As a young man researching the murder of Frank Little in Butte, Montana, I knew I was going to have my work cut out for me. It would be a diet of microfiche readers at the library and old documents at the Butte Archives which is a wonderful repository for all things associated with the history of Butte.
But the real problem I was going to have was the source or reference material. In 1917, the only source of information was print media. Newspapers. In Butte, every newspaper was owned by the Anaconda Copper Mining Company or the ACM. The ACM had acquired every mining property on the hill and employed tens of thousands of miners. They didn't just run Butte and own a sympathetic and crooked police force, they ran the state of Montana. That is well documented. In town, everyone just called them the "company."

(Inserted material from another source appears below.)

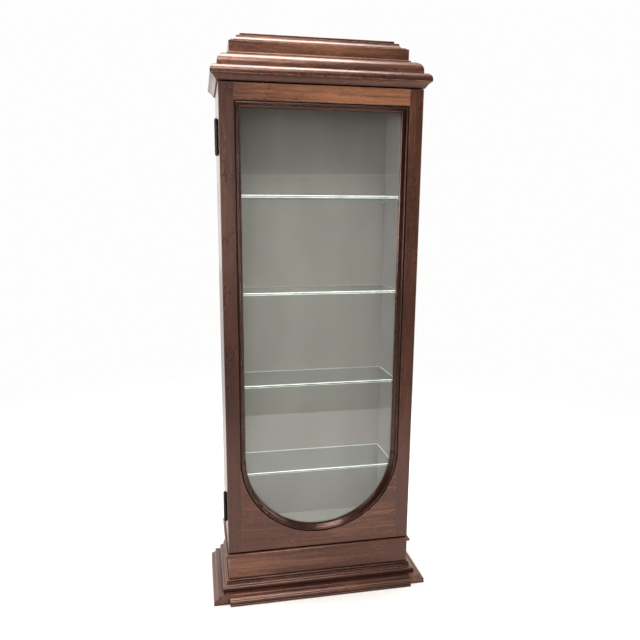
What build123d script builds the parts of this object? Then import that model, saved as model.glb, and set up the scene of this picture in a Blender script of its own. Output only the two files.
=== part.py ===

I discovered a couple of things. That history really is- told by the winners. The company filtered out any death or story that cast them in a bad light. Since Frank Little was a union organizer and fiery orator, they especially hated him. They slandered him and his organization. His murder not only went unsolved- it went un-investigated.
So that was it. Radio would not be around for another 15 years. Newspapers, hopelessly biased, were going to be my only source of information.
My father had been a news anchor on a small TV station in Williston, North Dakota in the late 1960's. Every night I would watch him report the local news and then I would watch the national news on one of two TV networks. Walter Cronkite was the anchor I remember most. I was about 8 years old. I have been a news junkie for over 55 years.
Cronkite was objective. There was no political bias or jaded subterfuge like today.
When networks reported the news in the 60's, 70's, and 80's- it appeared to be impartial and mostly truthful. There wasn't this heavily biased, editorialized opinions that we see today. Everything is suspect. Election rigging with no investigation. Fraudulent polls. Suspicious debates and moderators. Jaded celebrities offering platforms, endorsements, and liberal opinions. Unrelenting media hatred for one candidate and universal media love for the democratic party and whatever horrible candidate they conjure up.
So what changed? Who murdered decency and objective reporting?
It was called the "Fairness Doctrine" and it was officially destroyed in 1987 and buried by Barack Obama in 2011.
The demise of the Fairness Doctrine has been cited as the main reason for party polarization in the United States. So here it was. https://en.wikipedia.org/wiki/Fairness_doctrine
Every contest has rules. Boxers, caged fighting, football, golf. Without rules and a fair playing field, there is simply cheating and chaos. So cheating and chaos now reign supreme on our political landscape. All sorts of illegal activities like importing votes via illegal aliens and blocking any effort to prove citizenship before casting ballots. Demonizing anyone who questions the breakdown of our system. Subjecting people to ridicule for simply questioning an outcome or refusing a shot. We even have the democrats trying to unseat justices on the Supreme Court for simply returning the abortion issue to individual states. No issue is more divisive than the abortion issue.
As a country, we are in pretty bad shape. We desperately need an intervention and a complete change in policy. Yet, I don't see anyone with that level of political courage. Trump has his hands full.
So maybe things just have to go the way they are going. And with luck, it will get so bad that good people will finally get off their asses and help. I don't think we can stop what's coming.
But we can sure as hell slow it down.